As you consider transitioning your fleet to electric vehicles (EVs)? If so, it's essential to calculate the total cost of ownership (TCO). TCO considers fuel costs, fuel efficiency, infrastructure costs, maintenance costs, sales tax, tax credits, and purchase incentives. Understanding TCO is vital to the success of your business, and determining TCO considers if EVs are a cost-effective replacement. 

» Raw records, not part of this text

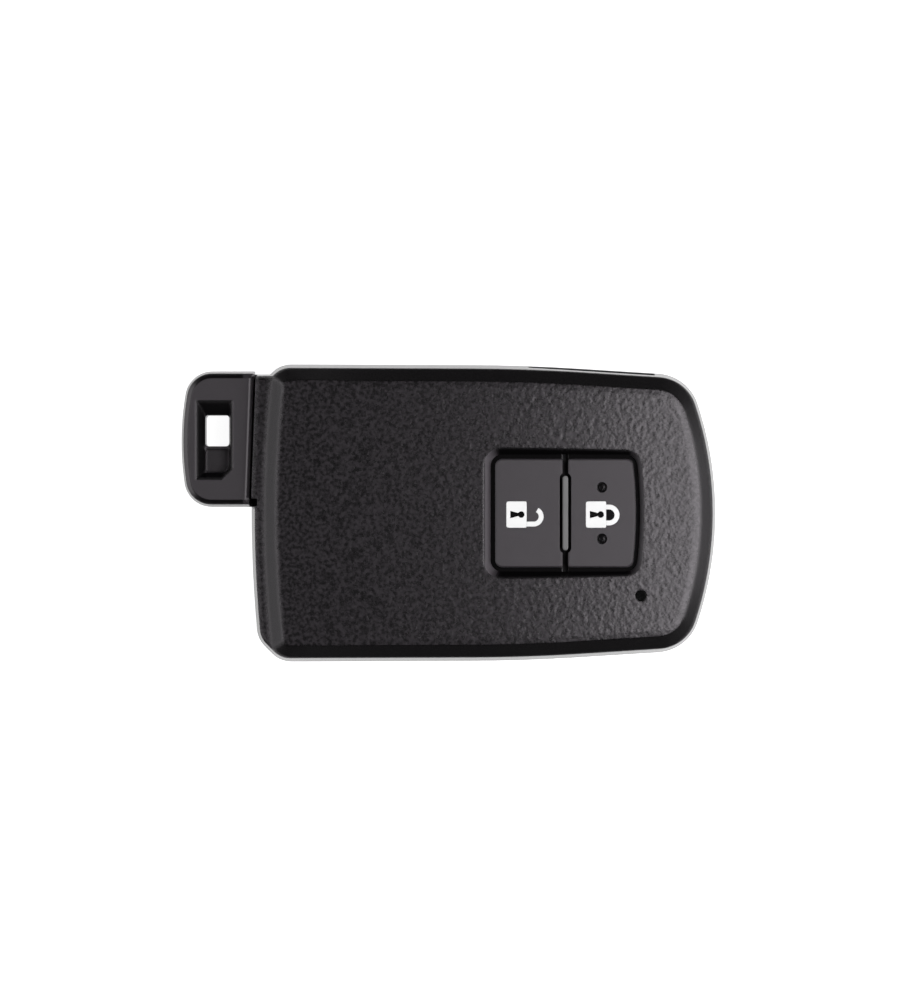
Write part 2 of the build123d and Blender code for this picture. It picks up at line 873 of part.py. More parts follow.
def staked_pin(x, y, radius, z0, z1, head_radius, head_height):
    """A pin whose lower end has been melted into a head."""
    return rod(x, y, z0, z1, radius) + rod(x, y, z0 - head_height, z0, head_radius)


def module_case():
    """The module case: a roof over the board with a skirt round it, staked to the board by three pins."""
    skirt_inner = module_outline(module_skirt)
    case = slab(module_outline(0), board_z, roof_top) - slab(skirt_inner, board_z - overrun, roof_z)
    ledge = slab(skirt_inner, board_top, roof_z + bite)
    case += ledge - slab(module_outline(module_skirt + module_ledge), 0, case_top)
    for x, y in case_places(stake_place_shares):
        case += staked_pin(x, y, stake_radius, board_z, roof_z + bite, stake_head_radius, stake_head_height)
    for x in (unlock_x, lock_x):
        case -= rod(x, 0, roof_z - overrun, roof_top + overrun, aperture_radius)
    lamp_hole = lamp_guide_radius + lamp_aperture_clearance
    case -= rod(lamp_x, lamp_y, roof_z - overrun, roof_top + overrun, lamp_hole)
    for x, y, turn in snap_sides():
        case -= Pos(x, y, 0) * Rot(0, 0, turn) * snap_room(module_notch_clearance, 0, case_top)
    far_x, far_y, turn = module_clips()[1]
    half = module_clip_width / 2 + module_notch_clearance
    case -= block(far_x - module_clip_gap, far_x + case_width, far_y - half, far_y + half, 0, case_top)
    return case


def holder_pins():
    """Centres of the battery holder's pins."""
    centers = []
    for angle in holder_pin_angles:
        turn = math.radians(angle)
        radius = (holder_inner + holder_outer) / 2
        centers.append((battery_x + radius * math.cos(turn), battery_y + radius * math.sin(turn)))
    return centers


def circuit_board():
    """The circuit board with the holes for the stakes and for the battery holder's pins."""
    board = slab(module_outline(module_skirt + module_board_clearance), board_z, board_top)
    for x, y in case_places(stake_place_shares):
        board -= rod(x, y, 0, case_top, stake_radius + stake_clearance)
    for x, y in holder_pins():
        board -= rod(x, y, 0, case_top, holder_pin_radius + holder_pin_clearance)
    return board


def keypad_membrane():
    """The silicone keypad: a web, a boss and a pusher per button, and the divider rib between the keytops."""
    keypad = slab(window_outline(flange_reach + clamp_gap + clamp_frame), roof_top, web_top)
    for x in (unlock_x, lock_x):
        keypad += rod(x, 0, web_top - bite, boss_top, boss_radius)
        keypad += rod(x, 0, plunger_top + pusher_gap, roof_top + bite, pusher_radius)
    rib_top = case_top - crown_drop(divider_x) - keytop_recess + divider_rise
    rib = Pos(divider_x, 0) * SlotOverall(divider_length, divider_width, rotation=90)
    return keypad + edged(slab(rib, web_top - bite, rib_top), divider_edge, -1)


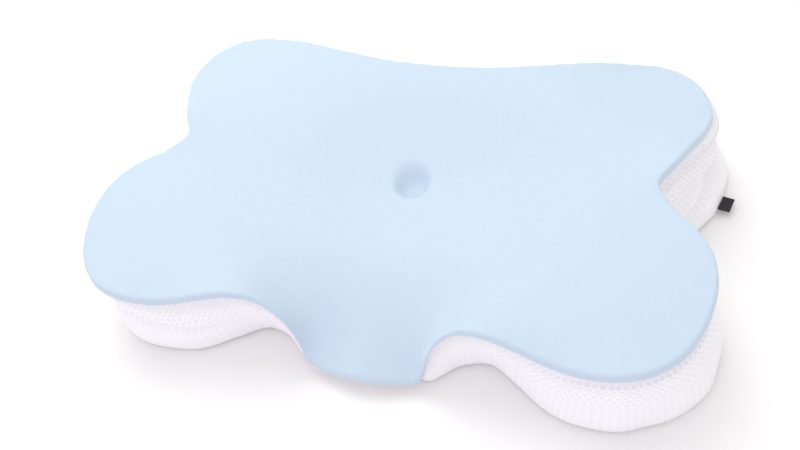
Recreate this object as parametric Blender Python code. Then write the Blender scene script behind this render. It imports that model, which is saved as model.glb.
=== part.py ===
"""Cervical pillow with four wings, a head cradle and a front tongue, in metres, +Z up.

The pillow lies on its base. +X runs along its length, -Y is the front, where the neck and shoulders come.
The origin is on the floor under the middle of its box.
Four pieces are built: the filled cushion and, sewn over it, the blue top panel, the white side border
and a side tab.
"""

import bpy
import numpy as np
from math import pi

MM = 0.001

# Cloth and seams
CLOTH_THICK = 1.6 * MM
PIECE_GAP = 0.45 * MM
PANEL_EDGE_ROUND = 12.0 * MM
FOOT_ROUND = 7.0 * MM
BORDER_END = 2.0 * MM
FOOT_HEIGHTS = (1.5 * MM, 0.4 * MM, 0.0)
EDGE_SHARE_OF_HEIGHT = 0.4

# Head cradle: the wide, shallow hollow in the middle of the top
CRADLE_CENTRE = (0.0, -6.0 * MM)
CRADLE_HALF_LENGTH = 150.0 * MM
CRADLE_HALF_WIDTH = 108.0 * MM
CRADLE_DEPTH = 37.0 * MM

# Each wing is a little fuller than its seam
WING_CROWN = 4.0 * MM
WING_CROWN_REACH = 75.0 * MM
WING_MIDDLES = ((212.0 * MM, 112.0 * MM), (232.0 * MM, -98.0 * MM))

# Chute of the front tongue, which falls from the cradle to the front edge between two steep walls
CHUTE_DEPTH = 80.0 * MM
CHUTE_START = -68.0 * MM
CHUTE_LENGTH = 122.0 * MM
CHUTE_BEND = 1.4
CHUTE_HALF_WIDTH = 66.0 * MM
CHUTE_FLARE = 0.55
WALL_WIDTH = 12.0 * MM
WALL_FLARE = 0.30

# Finger-deep dimple that draws the top panel down at the middle of the cradle
DIMPLE_CENTRE = (0.0, 11.0 * MM)
DIMPLE_RADIUS = 19.0 * MM
DIMPLE_DEPTH = 11.0 * MM
DIMPLE_FLATNESS = 1.3

# Side border profile, as shares of the way down from the top seam to the base
LIP_AT = 0.10
LIP_WIDTH = 0.09
WAIST_AT = 0.36
WAIST_WIDTH = 0.15
SKIRT_AT = 0.80
SKIRT_WIDTH = 0.16
SKIRT_BULGE = 3.0 * MM
SIDE_STEPS = (0.08, 0.16, 0.26, 0.38, 0.52, 0.68, 0.85, 1.0)

# Side tab sewn into the border near the base of the right back wing
TAB_NEAR = (303.0 * MM, 86.0 * MM)
TAB_WIDTH = 17.0 * MM
TAB_REACH = 12.0 * MM
TAB_THICK = 1.4 * MM
TAB_HEIGHT = 8.0 * MM
TAB_EDGE = 0.4 * MM

SMOOTH_ANGLE = pi / 5

# Sections round one half, from the middle of the back to the middle of the front, in millimetres:
# place, seam x, seam y, seam height, foot x, foot y, lip out, waist in, and how much further out the foot
# of the right side has settled than the left
SECTIONS = (
    ("back middle", 0, 147, 106, 0, 147, 1, 6, 0),
    ("back", 59, 150, 106, 59, 150, 1, 6, 0),
    ("back", 116, 160, 106, 117, 160, 1, 6, 0),
    ("back wing root", 173, 174, 102, 174, 174, 1, 6, 0),
    ("back wing", 200, 183, 94, 203, 183, 1, 7, 0),
    ("back wing tip", 231, 189, 87, 233, 185, 2, 8, 0),
    ("back wing tip", 258, 177, 87, 262, 177, 3, 9, 0),
    ("back wing side", 278, 152, 88, 288, 162, 4, 9, 1),
    ("back wing side", 286, 126, 88, 302, 136, 4, 10, 4),
    ("back wing side", 282, 97, 93, 303, 104, 4, 10, 3),
    ("arm notch", 271, 70, 99, 298, 75, 2, 10, 2),
    ("arm notch", 259, 42, 103, 283, 48, 0, 10, 1),
    ("arm notch middle", 247, 17, 100, 272, 23, 0, 9, 0),
    ("arm notch", 263, -6, 97, 272, -6, 0, 9, 0),
    ("front wing side", 284, -26, 97, 289, -30, 0, 9, 0),
    ("front wing side", 301, -50, 96, 305, -52, 0, 9, 1),
    ("front wing side", 308, -77, 95, 314, -79, 0, 9, 4),
    ("front wing tip", 307, -105, 94, 308, -106, 0, 9, 9),
    ("front wing tip", 300, -134, 92, 299, -128, 0, 9, 14),
    ("front wing tip", 286, -160, 90, 280, -157, 0, 9, 10),
    ("front wing end", 264, -180, 90, 260, -173, 0, 9, 5),
    ("front wing end", 238, -189, 89, 235, -183, 0, 9, 5),
    ("front wing end", 209, -189, 86, 198, -183, 0, 8, 4),
    ("shoulder notch", 179, -183, 87, 171, -176, 0, 6, 1),
    ("shoulder notch", 151, -176, 92, 142, -157, 0, 4, 0),
    ("shoulder notch middle", 123, -171, 96, 115, -141, 0, 3, 0),
    ("shoulder notch", 96, -167, 88, 88, -148, 0, 2, 0),
    ("tongue side", 75, -169, 66, 73, -162, 0, 1, 0),
    ("tongue side", 64, -173, 39, 61, -171, 0, 0, 0),
    ("tongue corner", 55, -180, 15, 49, -180, 0, 0, 0),
    ("tongue front", 26, -188, 14, 24, -185, 0, 0, 0),
    ("tongue middle", 0, -191, 17, 0, -185, 0, 0, 0),
)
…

How to Calculate Total Cost of Ownership for EVs

The best way to calculate TCO is to consider two scenarios and make comparisons. In this example, compare replacing the vehicle with an EV to swapping it with a diesel- or gas-powered vehicle. If the EVs TCO is lower than that of a non-EV, it makes sense for the operation. This calculation involves a side-by-side comparison of:

  • Vehicle acquisition costs (will it be a purchase or a lease?)
  • Maintenance costs.
  • Fuel & electricity costs.
  • EV incentives.
  • Tolls for non-EVs or low emission zone charges.
  • Vehicle registration & taxes.

Additional factors to consider include if EV passenger cars (not including Tesla) hold their value. Overall, EVs expect around a 40 percent residual value decrease on the new EV after three years and near 30 percent by year four. 

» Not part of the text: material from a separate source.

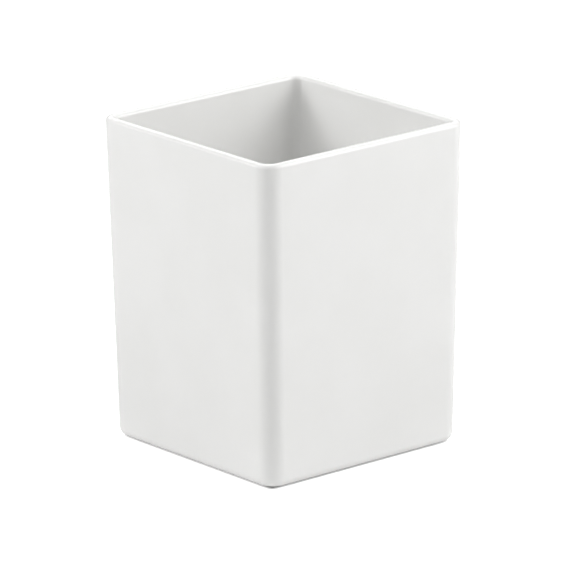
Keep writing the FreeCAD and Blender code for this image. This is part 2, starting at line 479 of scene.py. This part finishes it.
def make_soft_box(name, azimuth, elevation, side, power):
    """Square light aimed at the middle of the cup. It lights the scene without being seen itself."""
    lamp = bpy.data.lights.new(name, "AREA")
    lamp.size = side
    lamp.energy = power
    light = bpy.data.objects.new(name, lamp)
    back = direction(azimuth, elevation)
    light.location = (shell_low + shell_high) / 2 + back * BOX_DISTANCE
    light.rotation_euler = back.to_track_quat("Z", "Y").to_euler()
    light.visible_camera = False
    bpy.context.scene.collection.objects.link(light)


def make_world():
    world = bpy.data.worlds.new("studio")
    world.use_nodes = True
    background = world.node_tree.nodes["Background"]
    background.inputs["Color"].default_value = (1.0, 1.0, 1.0, 1.0)
    background.inputs["Strength"].default_value = WORLD_LIGHT
    bpy.context.scene.world = world


def make_camera():
    """Long lens, aimed a little right of and below the middle of the object."""
    lens = bpy.data.cameras.new("camera")
    lens.lens = LENS
    lens.sensor_width = SENSOR
    lens.clip_start = 0.05
    lens.clip_end = 50.0
    camera = bpy.data.objects.new("camera", lens)
    back = direction(VIEW_AZIMUTH, VIEW_ELEVATION)
    across = Vector((math.cos(math.radians(VIEW_AZIMUTH)), math.sin(math.radians(VIEW_AZIMUTH)), 0))
    up = back.cross(across)
    roll = math.radians(VIEW_ROLL)
    right = across * math.cos(roll) + up * math.sin(roll)
    upward = up * math.cos(roll) - across * math.sin(roll)
    middle = Vector((0, 0, RIM_Z / 2))
    camera.matrix_world = Matrix.Translation(
        middle + right * AIM_RIGHT - upward * AIM_DOWN + back * VIEW_DISTANCE
    ) @ Matrix((right, upward, back)).transposed().to_4x4()
    bpy.context.scene.collection.objects.link(camera)
    bpy.context.scene.camera = camera


# ---------------------------------------------------------------- assembly

cup_plastic = make_cup_plastic()
foot_rubber = make_foot_rubber()

shell = make_shell()
shell.data.materials.append(cup_plastic)
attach(shell, "root")
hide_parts("cup_body")

for node in FEET:
    foot = make_foot(node)
    foot.data.materials.append(foot_rubber)
    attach(foot, "root")
    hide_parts(node)

make_floor()
for soft_box in SOFT_BOXES:
    make_soft_box(*soft_box)
make_world()
make_camera()
bpy.context.scene.view_settings.view_transform = "Standard"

Infrastructure costs also remain a consideration. Fleets can pay up to $250,000 for infrastructure, making it crucial to consider when looking at TCO. 

Fortunately, the electric vehicle sustainability assessment (EVSA) and TCO give fleet managers a clear picture of operational costs if they add EVs. Upfront costs tend to be higher for EVs. However, once fleets examine an EV's total costs over its lifetime, EVs usually cost less. 

By calculating TCO, you set up your company for success. Knowing TCO ensures you understand the underlying financial aspects that go into implementing EVs across fleet operations.